Before that, the Ducks will spend the week here in Scandinavia, playing an exhibition game and two regular-season contests while also enjoying some of the benefits of an NHL-sponsored European vacation.

"For us as a coaching staff, it gives you an opportunity to have the team together, a little bit of team bonding and team building," Carlyle said. "We'll spend the week together, and there will be a few events that the team participates in. They're will be a team dinner. We can practice as a group right here.
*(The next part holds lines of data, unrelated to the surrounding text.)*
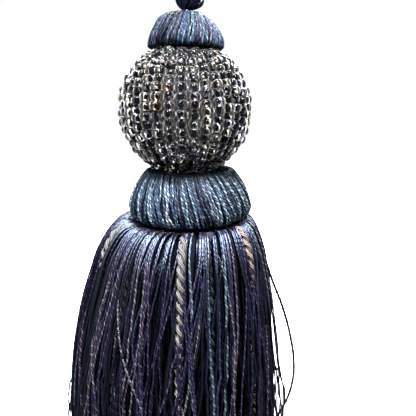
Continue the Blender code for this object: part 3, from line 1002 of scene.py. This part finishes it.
CROSSING_YARNS = [  # shade, then angle from the front in degrees and height in mm along the yarn
    (0.97, [(-46, -33.8), (-39, -36.2), (-34.6, -38.8), (-31, -43.7), (-23.7, -52.2), (-17, -57.5),
            (-14, -60.5), (-11, -64), (-7, -72), (-4, -86), (-5, -102), (-6, -118)]),
    (0.90, [(-10, -31.6), (-13.7, -34.9), (-15.6, -38.2), (-19, -45.5), (-18.4, -50.5),
            (-14.6, -56.2), (-13.6, -62), (-13, -66), (-13, -82), (-15, -100), (-14, -117)]),
    (0.97, [(-46, -33.8), (-45, -37.7), (-43.8, -40.9), (-46.4, -47.7), (-43, -56.3),
            (-37.8, -65.8), (-36, -72), (-37, -88), (-39, -104), (-38, -118)]),
    (0.97, [(24.5, -29.7), (28, -32.3), (31, -37.4), (32.7, -43), (34.3, -51.2), (33.4, -59.4),
            (34, -68), (36, -84), (35, -101), (36, -118)]),
]
YARN_PROUD = 0.5  # how far a crossing yarn lies over the others at most, in mm
YARN_SUNK = 0.2  # how deep it lies among them where it is YARN_TOP high, in mm
YARN_TOP = -36
YARN_RISE = 0.06  # how far it comes up in each mm of its way down
BOWED_YARN = len(CROSSING_YARNS) + 1
STRAY_Y = -5.0
STRAY_YARNS = [  # x and height in mm of the ones that stand off the sides
    [(16.5, -30.0), (19.3, -35.5), (21.9, -42.6), (24.9, -50.2), (27.2, -58), (28.7, -66.3),
     (28.8, -72.1), (27.4, -78.9), (25.3, -84), (24.6, -96), (24.9, -108), (25.2, -119)],
    [(-25.5, -42), (-27.5, -49), (-29, -56.5), (-29.7, -59.5), (-30.7, -63.1), (-31.4, -67.1),
     (-32, -71.2), (-32.4, -73.7), (-32.9, -76.3), (-32.7, -78.9), (-33.1, -84.2), (-32.6, -96),
     (-33.2, -108), (-32.4, -118)],
    [(-26.5, -48), (-28, -56), (-29, -61), (-29.8, -64.3), (-30.5, -66.2), (-30.8, -68.7),
     (-30.7, -70.9), (-31.6, -73.1), (-31.6, -75.7), (-31, -78.3), (-32, -80.9), (-31.6, -84.2),
     (-32, -96), (-31, -118)],
    [(-26, -45), (-28.4, -56.5), (-29.3, -61), (-29.1, -63.1), (-30.1, -65.3), (-29.8, -67.4),
     (-29.6, -69.6), (-30.2, -72.1), (-30.4, -75), (-31, -77.6), (-31.5, -84.2), (-30.6, -100)],
    [(-28, -58), (-29.5, -64), (-31, -68), (-32.4, -71.8), (-33.2, -73.7), (-33.5, -75.7),
     (-34.1, -78.3), (-34, -80.9), (-34.5, -84.2), (-34, -98)],
    [(20.6, -54), (21.9, -61), (22.3, -64.9), (22.9, -68), (23, -71.8), (23.8, -75.7),
     (24, -78.9), (24.8, -82.2), (24.9, -92), (24.3, -106), (24.6, -118)],
    [(20.8, -57), (22.5, -63.1), (23.4, -67.4), (24.1, -69.9), (24.4, -72.5), (24.9, -75),
     (25, -77), (25.8, -79.6), (26.3, -84), (25.8, -96), (26.2, -110)],
    [(21.2, -58), (22.8, -64), (23.7, -68), (24.9, -70.2), (25.7, -72.8), (26.7, -75.7),
     (26.8, -78.3), (26.7, -80.9), (26.1, -84), (25.2, -94), (25.6, -104)],
]


def on_skirt(degrees, height):
    """The place at an angle and a height where a yarn comes up through the skirt's surface."""
    proud = min(YARN_PROUD, (YARN_TOP - height) * YARN_RISE - YARN_SUNK)
    rows = SKIRT_OUTER[1:]
    for (r0, s0, h0), (r1, s1, h1) in zip(rows, rows[1:]):
        if h1 <= height <= h0:
            share = (height - h0) / (h1 - h0)
            radius, shift = r0 + (r1 - r0) * share + proud, s0 + (s1 - s0) * share
    angle = math.radians(degrees)
    return at(shift + radius * math.sin(angle), -radius * math.cos(angle), height)


routes = [(shade, [on_skirt(a, h) for a, h in places]) for shade, places in CROSSING_YARNS]
for places in STRAY_YARNS:
    routes.append((0.6, [at(x, STRAY_Y, height) for x, height in places]))
for number, (shade, route) in enumerate(routes, start=1):
    yarn_guide = guide(f"yarn_guide_{number}", route)
    skirt_pieces.append(
        made_by(
            plied_cord, f"skirt_yarn_crossing_{number}",
            {
                "Path": yarn_guide, "Plies": 2, "Diameter": (0.8 if number == BOWED_YARN else 0.5) * MM,
                "Ply Share": 0.75, "Pitch": 2 * MM, "Steps Per Turn": 6, "Sides": 5, "Shade": shade,
                "Material": skirt_yarn,
            },
        ),
    )
for piece in skirt_pieces:
    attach(piece, "root")
    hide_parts("skirt")


# ---- Twisted cords ------------------------------------------------------------------------
# Twelve two-ply gimp cords in a warm grey are sewn in among the outermost yarns. They are 2 mm
# thick and tightly twisted, with the fine fibres of each ply showing, and sink in on their way down.

GIMP_ANGLES = [0, 21, 51, 83, 113, 143, 172, 202, 232, 263, 298, 325]
HANG_TURN = 3.5  # degrees that the cords go round on their way down
SHOULDER_RADIUS = 16.6
HANG_SPREAD = 12.0
SINK_TOP = -29
SINK_DROP = 28
GIMP_ROUTE = [  # radius, shift in x, height above the ball's centre, in mm
    (14.5, 0.4, -28.1), (16.6, -0.5, -27.5), (20.0, -1.3, -30.0), (23.3, -2.2, -40.5),
    (26.7, -3.2, -57.5), (28.8, -3.6, -79.5), (29.0, -3.6, -120.5),
]
# How deep each lies in the yarns, in mm, at the shoulder and at its end.
GIMP_SINK = {1: (0.1, 1.36), 2: (2.4, 3.4), 3: (0.3, 2.6), 11: (0.9, 2.4)}
COVERED_SINK = (1.8, 2.6)
GIMP_SHADES = {3: 0.7, 2: 0.95, 12: 0.95}
GIMP_ASIDE = {1: 1.8}  # degrees that a cord lies off its even place
# Dull fibres in soft, deep-cut plies, pale against the navy; a few cords are dark instead.
gimp_fibre = thread_shader(
    "warm grey gimp", [(0.0, "#5f5b56"), (0.5, "#70645a"), (0.9, "#25232d")], pitch=9 * MM, plies=5,
    roughness=0.7, relief=0.12 * MM, spread=0.55, shine=0.3,
)
for number, degrees in enumerate(GIMP_ANGLES, start=1):
    route = []
    for radius, shift, height in GIMP_ROUTE:
        aside = GIMP_ASIDE.get(number, 0.0)
        angle = math.radians(degrees + aside + HANG_TURN * (radius - SHOULDER_RADIUS) / HANG_SPREAD)
        if height < SINK_TOP:
            top, end = GIMP_SINK.get(number, COVERED_SINK)
            radius -= top + (end - top) * min(1.0, (SINK_TOP - height) / SINK_DROP)
        route.append(at(shift + radius * math.sin(angle), -radius * math.cos(angle), height))
    gimp_guide = guide(f"gimp_guide_{number}", route)
    gimp = made_by(
        plied_cord, f"gimp_twist_{number}",
        {
            "Path": gimp_guide, "Plies": 2, "Diameter": 2 * MM, "Ply Share": 0.51, "Pitch": 4.9 * MM,
            "Hand": -1.0, "Unevenness": 0.7, "Shade": GIMP_SHADES.get(number, 0.0), "Material": gimp_fibre,
        },
    )
    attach(gimp, "root")
    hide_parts(f"gimp_cord_{number}")

for made in [obj for obj in bpy.data.objects if obj.type == "CURVE"]:
    bpy.data.objects.remove(made)
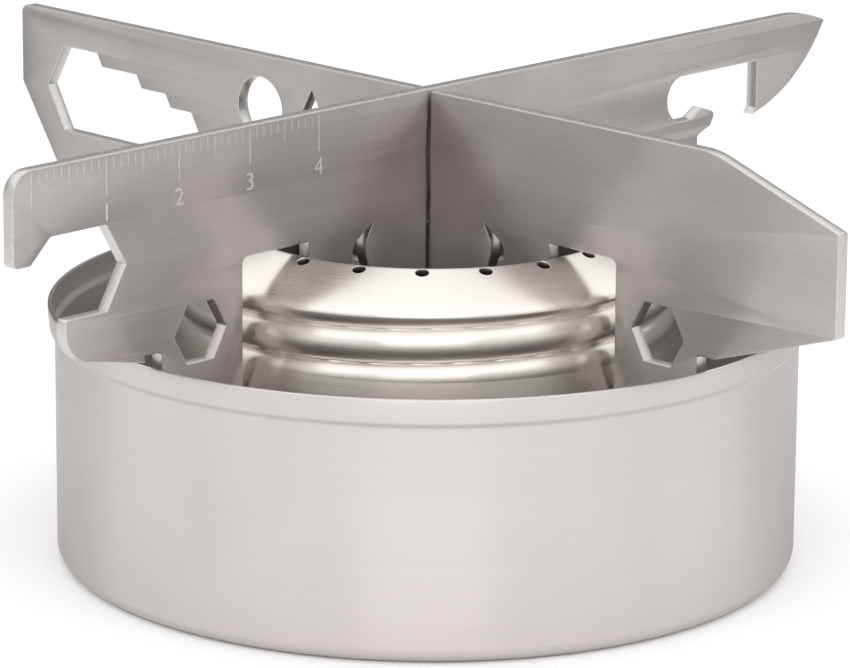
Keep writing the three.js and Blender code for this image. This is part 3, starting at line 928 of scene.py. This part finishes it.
def make_floor():
    half = FLOOR_HALF_SIDE
    mesh = bpy.data.meshes.new("floor")
    corners = [(-half, -half, 0), (half, -half, 0), (half, half, 0), (-half, half, 0)]
    mesh.from_pydata(corners, [], [(0, 1, 2, 3)])
    mesh.materials.append(floor_paint())
    floor = bpy.data.objects.new("floor", mesh)
    bpy.context.scene.collection.objects.link(floor)


def make_lights():
    world = bpy.data.worlds.new("studio")
    world.use_nodes = True
    background = world.node_tree.nodes["Background"]
    background.inputs["Color"].default_value = colour_value(WORLD_COLOUR)
    background.inputs["Strength"].default_value = WORLD_STRENGTH
    bpy.context.scene.world = world
    for turn, radiance in WALL_LIGHTS.items():
        area_light(f"wall_{turn}", turn, WALL_ELEVATION, WALL_DISTANCE, WALL_SIZE, radiance)
    area_light("ceiling", 0, CEILING_ELEVATION, CEILING_DISTANCE, CEILING_SIZE, CEILING_LIGHT)


bpy.context.scene.view_settings.view_transform = "Standard"
make_camera()
make_floor()
make_lights()

satin = spun_steel(
    "satin_steel", (0.64, 0.60, 0.59), roughness=0.36, line_strength=0.02, anisotropy=0.85, edge_tint=0.7
)
pan_inside = spun_steel(
    "pan_inside_steel", (0.62, 0.60, 0.58), roughness=0.5, line_strength=0.05, anisotropy=0.3
)
polished = spun_steel(
    "polished_steel", (0.80, 0.755, 0.715), roughness=0.31, line_strength=0.03, anisotropy=0.75
)
well = spun_steel("well_steel", (0.28, 0.27, 0.26), roughness=0.4, line_strength=0.06, anisotropy=0.3)
lower_face = plate_steel("lower_plate_steel", (0.71, 0.67, 0.65), roughness=0.54, along="X")
upper_face = plate_steel("upper_plate_steel", (0.70, 0.655, 0.64), roughness=0.54, along="Y")
edge = cut_edge_steel("cut_edge_steel", (0.66, 0.64, 0.62))
etched = etched_steel("etched_steel", (0.66, 0.64, 0.62))

make_pan(satin, pan_inside)
make_top_shell(polished, well)
make_base_cup(polished, well)
make_inner_wall(well)
make_wick(wick_felt("wick_felt"))
make_plates(lower_face, upper_face, edge)
make_rule(etched)
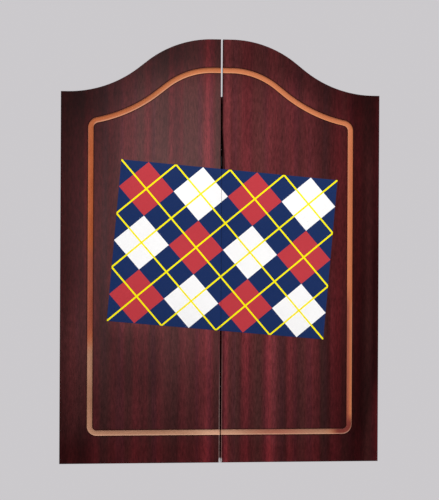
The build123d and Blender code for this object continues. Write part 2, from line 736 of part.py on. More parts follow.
with BuildPart() as dart_barrel:
    with BuildSketch(Plane.XZ):
        with BuildLine():
            Polyline((0, -SHAFT_L), (2.6, -SHAFT_L), (BARREL_DART_R, -SHAFT_L - 6),
                     (BARREL_DART_R, -SHAFT_L - BARREL_DART_L + 8), (2.0, -SHAFT_L - BARREL_DART_L),
                     (0, -SHAFT_L - BARREL_DART_L), (0, -SHAFT_L))
        make_face()
    revolve(axis=Axis.Z)

with BuildPart() as dart_shaft:
    with BuildSketch(Plane.XY.offset(-SHAFT_L)):
        Circle(SHAFT_R)
    extrude(amount=SHAFT_L + 14)

with BuildPart() as dart_flights:
    for turn in (45, 135):
        with BuildSketch(Plane(origin=(0, 0, 0), x_dir=(math.cos(math.radians(turn)), math.sin(math.radians(turn)), 0),
                               z_dir=(math.sin(math.radians(turn)), -math.cos(math.radians(turn)), 0))):
            with BuildLine():
                Polyline((0, 0), (SHAFT_R, 0), (FLIGHT_R, 13), (FLIGHT_R, FLIGHT_L - 5), (FLIGHT_R - 5, FLIGHT_L),
                         (0, FLIGHT_L), (-FLIGHT_R + 5, FLIGHT_L), (-FLIGHT_R, FLIGHT_L - 5), (-FLIGHT_R, 13),
                         (-SHAFT_R, 0), (0, 0))
            make_face()
        extrude(amount=0.25, both=True)
    add(dart_shaft.part, mode=Mode.SUBTRACT)

for side, s in (("left", -1), ("right", 1)):
    for place, x in zip(("inner", "middle", "outer"), DART_X):
        spot = Location((s * x, -DART_D, DART_ZERO))
        pieces = [dart.part, dart_barrel.part, dart_shaft.part, dart_flights.part]
        group = Compound(children=[p.solid().moved(spot) for p in pieces])
        group.label = f"{side}_dart_{place}"
        export_step(group, f"parts/{side}_dart_{place}.step")
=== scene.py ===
import bpy, bmesh, math, random
import numpy as np
from mathutils import Vector, Matrix
from mathutils.geometry import delaunay_2d_cdt


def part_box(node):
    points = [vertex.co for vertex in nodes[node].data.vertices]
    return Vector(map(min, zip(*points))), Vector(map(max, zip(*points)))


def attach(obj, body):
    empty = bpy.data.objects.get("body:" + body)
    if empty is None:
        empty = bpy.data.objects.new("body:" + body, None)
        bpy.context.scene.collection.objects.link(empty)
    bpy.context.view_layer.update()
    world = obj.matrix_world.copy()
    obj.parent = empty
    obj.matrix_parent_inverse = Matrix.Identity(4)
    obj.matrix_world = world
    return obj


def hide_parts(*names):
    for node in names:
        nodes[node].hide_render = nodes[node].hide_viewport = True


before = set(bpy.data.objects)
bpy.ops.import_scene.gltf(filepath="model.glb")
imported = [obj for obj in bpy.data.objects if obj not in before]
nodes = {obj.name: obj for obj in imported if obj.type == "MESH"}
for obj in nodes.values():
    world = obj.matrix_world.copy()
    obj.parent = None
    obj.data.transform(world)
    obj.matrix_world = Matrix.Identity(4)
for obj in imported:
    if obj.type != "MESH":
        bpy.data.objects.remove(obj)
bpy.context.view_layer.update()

MM = 0.001
scene = bpy.context.scene
coll = scene.collection
SIDES = (("left", -1), ("right", 1))
random.seed(11)


def lin(r, g, b):
    def f(c):
        c /= 255.0
        return c / 12.92 if c <= 0.04045 else ((c + 0.055) / 1.055) ** 2.4
    return (f(r), f(g), f(b), 1.0)


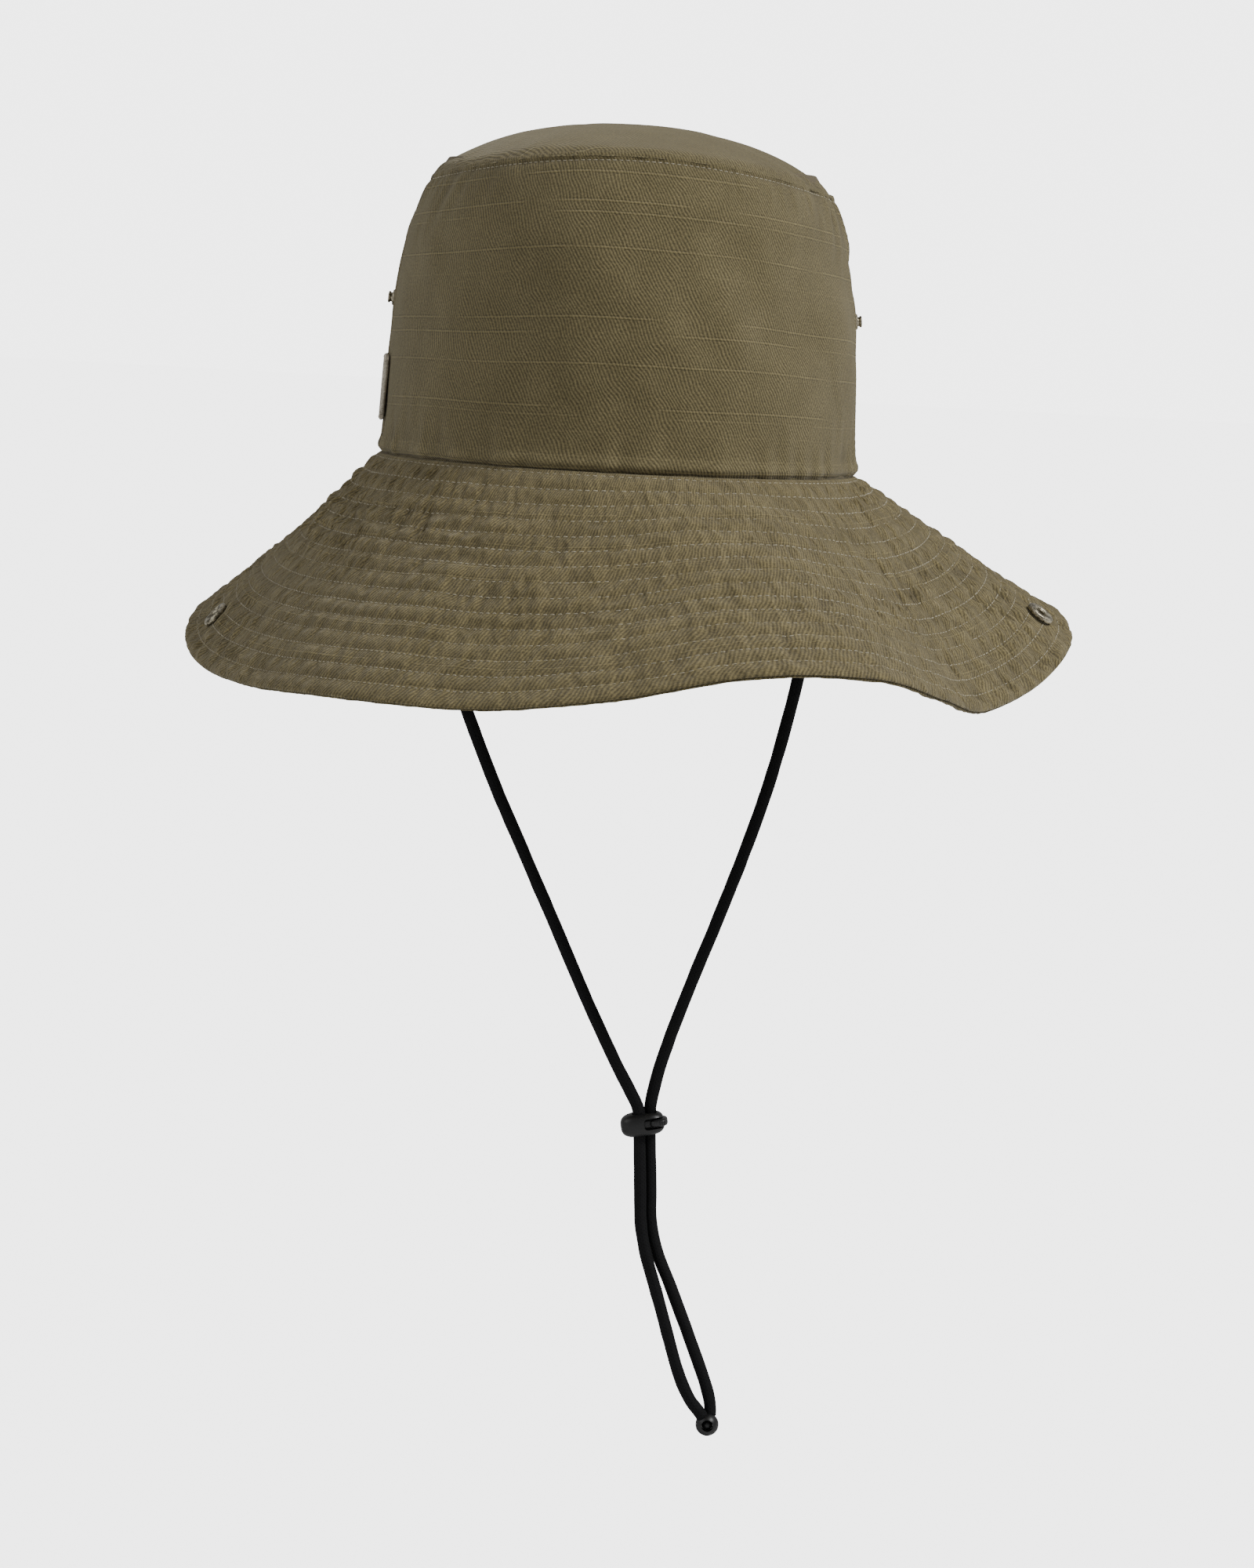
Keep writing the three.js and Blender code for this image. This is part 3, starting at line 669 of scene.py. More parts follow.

We don't have to change facilities.

"For our players we think it is a new experience, and we're here representing the NHL. Any chance you have as a partner of the NHL to spread your wings and be involved on an international basis helps sell the game to the international community with the NHL brand, I think you have to take it and take it very, very seriously. We have to put our best foot forward, not only for the NHL but for the Anaheim Ducks organization and we're very, very happy to do that."

One big adjustment for the Ducks this week will be the weather. It was a beautiful, sunny day in Helsinki, but the temperature isn't expected to reach 60 degrees all week while the lows are likely to be in the low-to-mid 40s.

Carlyle was one member of the Ducks who wasn't complaining.

"Hopefully the weather stays nice," he said. "Being from California, all we ever see is sun and heat, and being from Northern Ontario, this is very close to where I lived and grew up in Sudbury. Deep lakes, pine forests -- it is fall, and that is a little bit of a change for us."